I'm trying to optimize assembler code for a complex DSP which is an
in-order superscalar processor (integer and load/store
pipeline). Before it decodes instructions (which might be 16- or
32-bit), they are fetched into a 64bit fetch buffer. Thus, the fetch
is aligned to 8byte addresses and in case an instruction at a branch
target goes beyond the 8byte-border (misalignment), the processor
stalls for additional cycles (extra transfer of control
penalties). The DSP supports also an instruction cache which makes
things even more complicated since multiple instructions are read from
the cache and again they might span over multiple lines leading to
extra cycles.


My optimizations deal with moving basic blocks (determined by some
cost functions) from the slow main memory to a small but fast memory
thus allowing a fast access to these particular blocks.

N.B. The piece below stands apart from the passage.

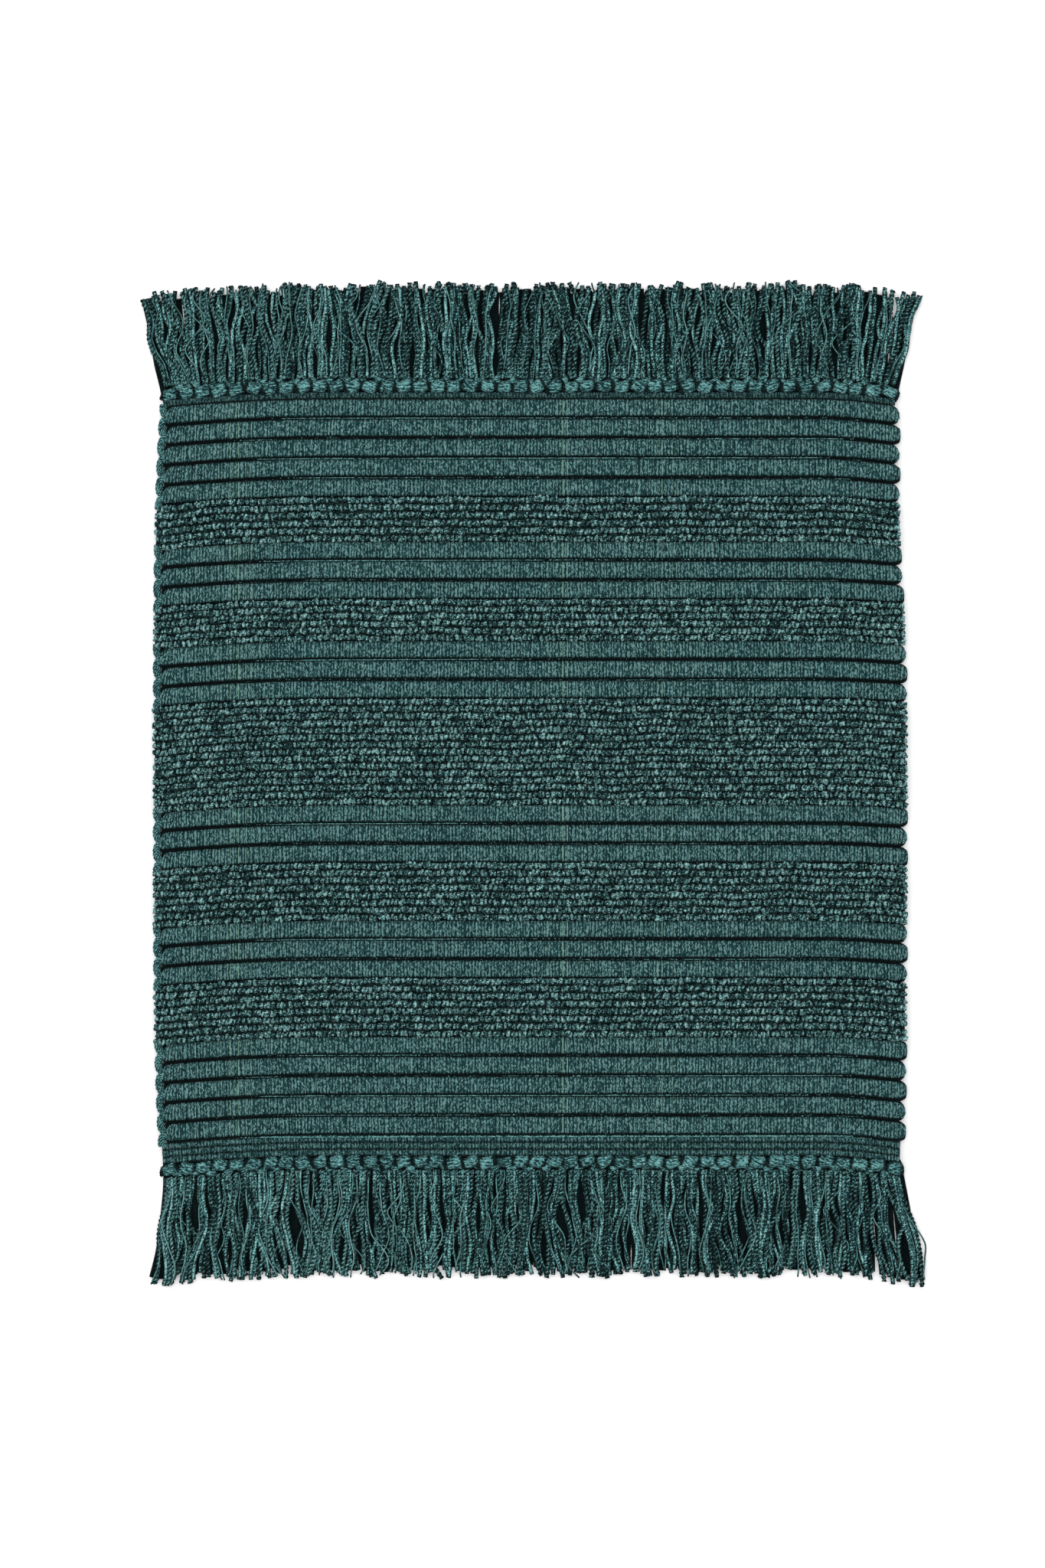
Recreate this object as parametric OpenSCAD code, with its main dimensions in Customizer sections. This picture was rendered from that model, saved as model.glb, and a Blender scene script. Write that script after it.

However, I
have large problems with the "optimized" code. The moved blocks
benefit from the faster memory but due to the moving the addresses of
the subsequent instructions obviously change. Sometimes it's even
sufficient to add one instruction which modifies the address of the
following code to get significant runtime changes. The reason are new
misaligned jump targets, differently loaded fetch buffers and thus
different filling of the superscalar pipeline which might have a
positive or negative effect on the total program runtime.


Thus, my problem is that I can achieve a local optimization for the
moved blocks but the resulting global influence is not predictable and
might even undo the benefits and even result in a degraded runtime of
the program.


How do compiler developers cope with this problem? Are there any
approaches which allow to predict the influence of a local code
optimization on the global code performance for complex processors?